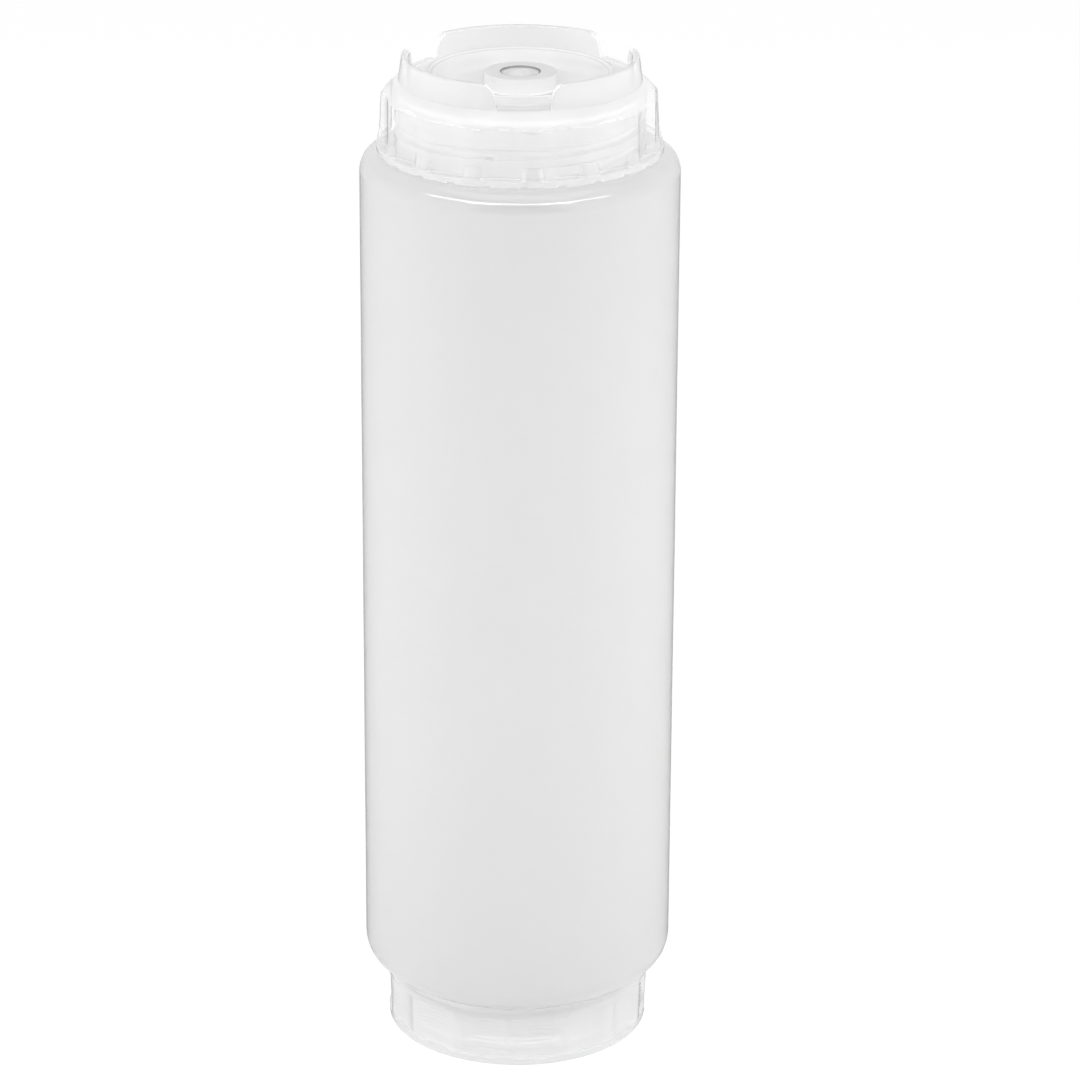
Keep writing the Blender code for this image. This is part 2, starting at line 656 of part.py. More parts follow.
def retainer_profile():
    """A flanged sleeve whose bead snaps into the groove of the boss tube."""
    bore = RETAINER_RADIUS - RETAINER_WALL
    half = RETAINER_BEAD_HEIGHT / 2
    bead = RETAINER_RADIUS + RETAINER_BEAD
    return [
        (bore, RETAINER_TOP),
        (RETAINER_RADIUS - EDGE_ROUND, RETAINER_TOP),
        (RETAINER_RADIUS, RETAINER_TOP - EDGE_ROUND),
        (RETAINER_RADIUS, BEAD_MIDDLE + half + RETAINER_BEAD),
        (bead, BEAD_MIDDLE + half),
        (bead, BEAD_MIDDLE - half),
        (RETAINER_RADIUS, BEAD_MIDDLE - half - RETAINER_BEAD),
        (RETAINER_RADIUS, RETAINER_SEAT),
        (BOSS_TUBE_RADIUS, RETAINER_SEAT),
        (BOSS_TUBE_RADIUS, RETAINER_SEAT - RETAINER_FLANGE),
        (bore, RETAINER_SEAT - RETAINER_FLANGE),
    ]


def make_retainer(parts, plastic):
    retainer = turned("valve_retainer", retainer_profile(), SMALL_SEGMENTS, parts, plastic)
    retainer.matrix_world = TOP_FRAME
    finish(retainer)
    return retainer


def refill_profile():
    """The refill cap in its own end's frame: rim by the bottle, recessed end wall, foot ring."""
    foot_top = LOW_END - FOOT_ROUND
    return [
        (0, LOW_END - FOOT_RECESS_DEPTH),
        (FOOT_RECESS_RADIUS - FOOT_RECESS_DEPTH, LOW_END - FOOT_RECESS_DEPTH),
        (FOOT_RECESS_RADIUS, LOW_END),
        (REFILL_FOOT_RADIUS - FOOT_ROUND, LOW_END),
        (REFILL_FOOT_RADIUS - FOOT_ROUND / 4, foot_top + FOOT_ROUND / 4),
        (REFILL_FOOT_RADIUS, foot_top),
        (REFILL_RIM_RADIUS, RIM_GAP + REFILL_BAND_HEIGHT),
        (REFILL_RIM_RADIUS, RIM_GAP + EDGE_ROUND),
        (REFILL_RIM_RADIUS - EDGE_ROUND, RIM_GAP),
        (CAP_BORE_RADIUS + EDGE_ROUND, RIM_GAP),
        (CAP_BORE_RADIUS, RIM_GAP + EDGE_ROUND),
        (CAP_BORE_RADIUS, LOW_ROOF - CAP_CORNER),
        (CAP_BORE_RADIUS - CAP_CORNER, LOW_ROOF),
        (PLUG_RADIUS, LOW_ROOF),
        (PLUG_RADIUS - EDGE_ROUND, LOW_ROOF - CAP_PLUG_DEPTH),
        (PLUG_RADIUS - CAP_PLUG_WALL, LOW_ROOF - CAP_PLUG_DEPTH),
        (PLUG_RADIUS - CAP_PLUG_WALL, LOW_ROOF),
        (0, LOW_ROOF),
    ]


def make_refill_cap(parts, tools, plastic):
    cap = turned("refill_cap", refill_profile(), TURN_SEGMENTS, parts, plastic)
    cap.matrix_world = LOW_FRAME
    ridge = cap_thread("cap_thread_low", LOW_NECK_LENGTH, LOW_CAP_THREAD_TURNS, LOW_FRAME, tools)
    combine(cap, ridge, "UNION")
    grip = make_grip_cutter(
        "grip_cutter_low", REFILL_SCOOP_FLOOR_RADIUS, REFILL_RIM_RADIUS, RIM_GAP + REFILL_BAND_HEIGHT,
        LOW_END - REFILL_FOOT_HEIGHT, math.pi / 2 - REFILL_GRIP_AZIMUTH, LOW_FRAME, tools,
    )
    combine(cap, grip, "DIFFERENCE")
    finish(cap)
    return cap


def main():
    clear_scene()
    parts = new_collection("squeeze_bottle")
    tools = new_collection("cutters")
    milky = new_material("milky_soft_plastic", (0.86, 0.86, 0.85), 0.42, 1)
    clear = new_material("natural_clear_plastic", (0.90, 0.91, 0.91), 0.22, 0.55)
    inner = new_material("white_hard_plastic", (0.88, 0.88, 0.88), 0.30, 1)
    silicone = new_material("clear_silicone", (0.88, 0.90, 0.90), 0.35, 0.7)
    make_body(parts, tools, milky)
    make_seal("dispensing_seal", TOP_NECK_LENGTH, TOP_FRAME, parts, silicone)
    make_dispensing_cap(parts, tools, clear)
    make_valve(parts, tools, silicone)
    make_retainer(parts, inner)
    make_seal("refill_seal", LOW_NECK_LENGTH, LOW_FRAME, parts, silicone)
    make_refill_cap(parts, tools, clear)


main()
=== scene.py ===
"""Looks of the two-ended squeeze bottle: a milky soft body under two clear screw caps.

Metres, +Z up, the same frame as the solids. Each end is drawn in its own frame, whose +Z points out of
the bottle and whose origin lies on the plane where the neck leaves the shoulder.
"""

import math

import bmesh
import bpy
from mathutils import Matrix, Vector, noise


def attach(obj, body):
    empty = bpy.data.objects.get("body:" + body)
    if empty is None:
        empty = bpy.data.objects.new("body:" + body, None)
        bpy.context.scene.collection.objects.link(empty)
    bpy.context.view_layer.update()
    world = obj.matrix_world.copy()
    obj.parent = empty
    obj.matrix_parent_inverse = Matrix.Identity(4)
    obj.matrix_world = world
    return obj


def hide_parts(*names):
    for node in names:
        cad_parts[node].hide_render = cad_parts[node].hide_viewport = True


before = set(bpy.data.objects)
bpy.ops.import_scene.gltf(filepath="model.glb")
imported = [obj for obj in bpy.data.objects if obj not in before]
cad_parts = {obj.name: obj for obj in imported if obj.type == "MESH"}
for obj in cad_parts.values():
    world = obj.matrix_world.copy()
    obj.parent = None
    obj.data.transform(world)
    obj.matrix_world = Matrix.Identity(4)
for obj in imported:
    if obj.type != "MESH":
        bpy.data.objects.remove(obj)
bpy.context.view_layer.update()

# Fits and edges
SEAT_GAP = 0.0003
EDGE = 0.0003
SOFT_EDGE = 0.0005
CORNER_STEPS = 4
CORNER_SHARE = 0.48
SHARP_ANGLE = math.radians(38)
WELD = 0.0000002
PLAIN_COLUMNS = 192

# Body and necks
BODY_RADIUS = 0.0350
BODY_WALL = 0.0011
TOP_SHOULDER_RADIUS = 0.0045
LOW_SHOULDER_RADIUS = 0.0063
SHOULDER_STEPS = 14
SIDE_ROWS = 56
SIDE_WAVE = 0.00004
SIDE_WAVE_SCALE = 38
NECK_BORE_RADIUS = 0.0244
NECK_WALL = 0.0013
NECK_FILLET = 0.0008
TOP_NECK_LENGTH = 0.01172
LOW_NECK_LENGTH = 0.01028
TOP_PLANE = 0.20778
LOW_PLANE = 0.01478

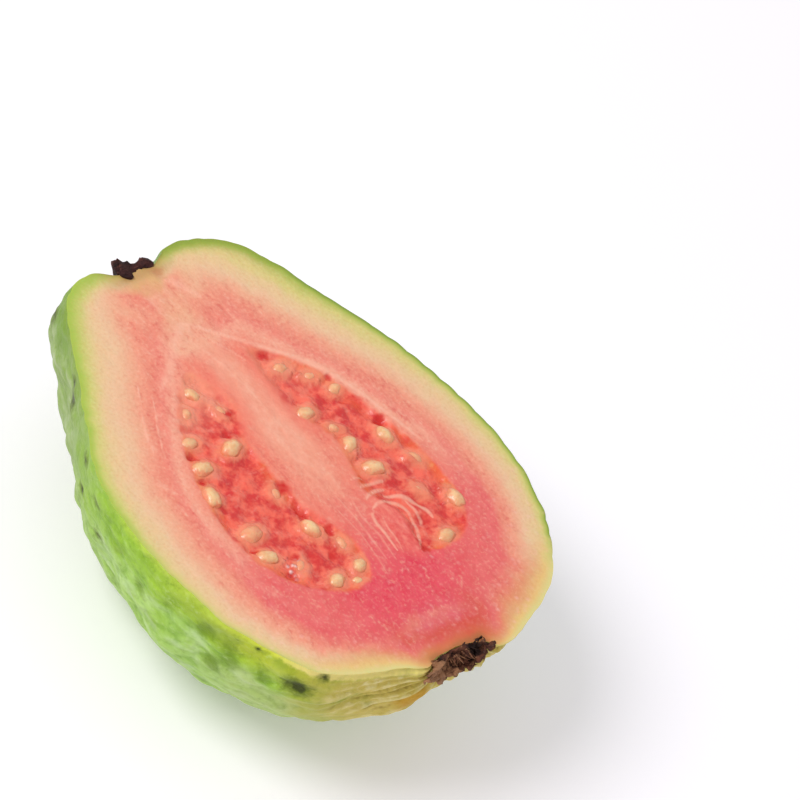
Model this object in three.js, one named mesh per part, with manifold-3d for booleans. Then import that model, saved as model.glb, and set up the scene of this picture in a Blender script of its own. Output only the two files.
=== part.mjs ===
// Half a pink guava, cut lengthwise through the stem and the calyx, lying on its rind with the cut face up.
// Millimetres, +Z up. +X runs from the stem to the calyx, and +Y is the far side of the cut.
// The fruit is one solid: rind, flesh and seed pulp grew together, and the seeds are fused into the pulp.
// The dried stem stub and the dried calyx are pieces of their own, cut by the same knife.

import * as THREE from 'three';
import Module from 'manifold-3d';

const wasm = await Module();
wasm.setup();

// ---------------------------------------------------------------- driving dimensions

const CUT_HEIGHT = 32.4; // height of the cut face above the surface that the half lies on
const REST_SPOT = new THREE.Vector2(0.8, 1.2); // the fruit's own x and y over the small flat that it rests on
const MERIDIAN_STEPS = 56;
const ROUND_STEPS = 34;
const FACE_RINGS = 13;

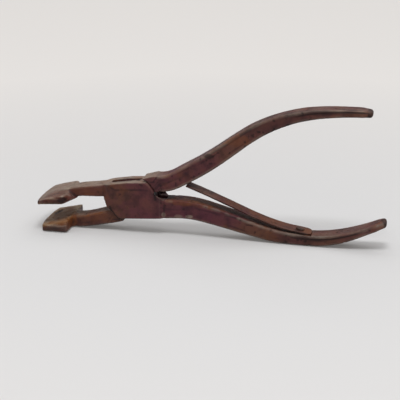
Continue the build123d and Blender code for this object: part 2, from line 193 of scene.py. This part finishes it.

========================================================================

Job
Start at the line with "make_valve(parts, tools, silicone)" and stop after the line with "obj.matrix_parent_inverse = Matrix.Identity(4)". Repeat exactly the lines in that range.

The response
    make_valve(parts, tools, silicone)
    make_retainer(parts, inner)
    make_seal("refill_seal", LOW_NECK_LENGTH, LOW_FRAME, parts, silicone)
    make_refill_cap(parts, tools, clear)


main()
=== scene.py ===
"""Looks of the two-ended squeeze bottle: a milky soft body under two clear screw caps.

Metres, +Z up, the same frame as the solids. Each end is drawn in its own frame, whose +Z points out of
the bottle and whose origin lies on the plane where the neck leaves the shoulder.
"""

import math

import bmesh
import bpy
from mathutils import Matrix, Vector, noise


def attach(obj, body):
    empty = bpy.data.objects.get("body:" + body)
    if empty is None:
        empty = bpy.data.objects.new("body:" + body, None)
        bpy.context.scene.collection.objects.link(empty)
    bpy.context.view_layer.update()
    world = obj.matrix_world.copy()
    obj.parent = empty
    obj.matrix_parent_inverse = Matrix.Identity(4)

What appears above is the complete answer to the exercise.